Exercise brief
The listing below should be copied in full, word for word.

* Start Recorded information *

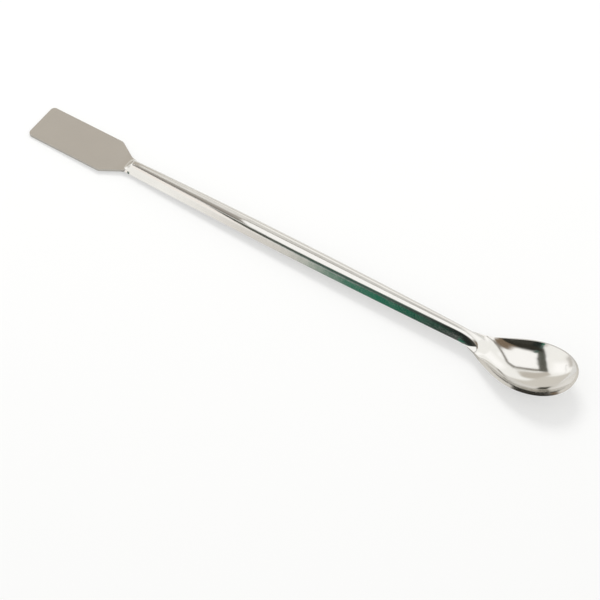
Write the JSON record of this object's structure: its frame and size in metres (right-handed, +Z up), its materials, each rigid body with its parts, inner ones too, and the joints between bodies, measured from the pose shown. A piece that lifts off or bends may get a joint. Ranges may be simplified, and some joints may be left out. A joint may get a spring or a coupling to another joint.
{
  "type": "lab spatula",
  "caption": "Laboratory spatula pressed from sheet steel: a flat rectangular blade, a slender ribbed handle and an oval bowl for weighing out powders.",
  "frame": {"origin": "middle of the length and width, on the surface that the spatula lies on", "axes": "+X along the handle towards the bowl's tip, +Z up out of the bowl, +Y across the handle"},
  "size_m": [0.22, 0.0226, 0.0107],
  "materials": {
    "steel": "satin blade, bright handle and bowl"
  },
  "bodies": {
    "root": {"spatula": "steel"}
  },
  "joints": []
}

* End Recorded information *

Finished task
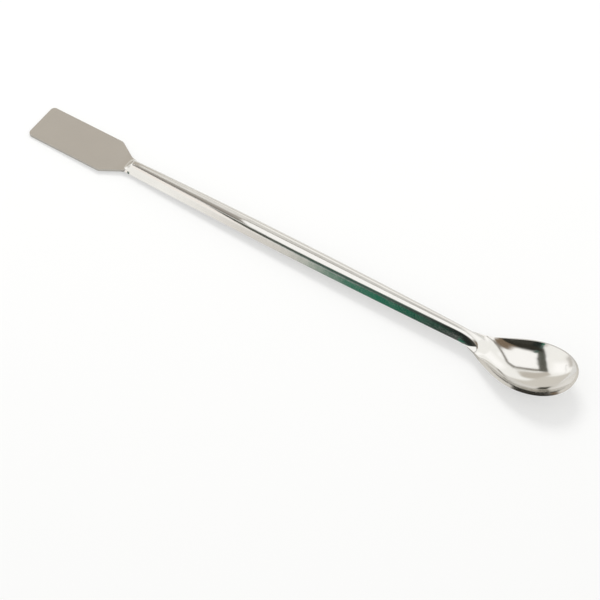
Write the JSON record of this object's structure: its frame and size in metres (right-handed, +Z up), its materials, each rigid body with its parts, inner ones too, and the joints between bodies, measured from the pose shown. A piece that lifts off or bends may get a joint. Ranges may be simplified, and some joints may be left out. A joint may get a spring or a coupling to another joint.
{
  "type": "lab spatula",
  "caption": "Laboratory spatula pressed from sheet steel: a flat rectangular blade, a slender ribbed handle and an oval bowl for weighing out powders.",
  "frame": {"origin": "middle of the length and width, on the surface that the spatula lies on", "axes": "+X along the handle towards the bowl's tip, +Z up out of the bowl, +Y across the handle"},
  "size_m": [0.22, 0.0226, 0.0107],
  "materials": {
    "steel": "satin blade, bright handle and bowl"
  },
  "bodies": {
    "root": {"spatula": "steel"}
  },
  "joints": []
}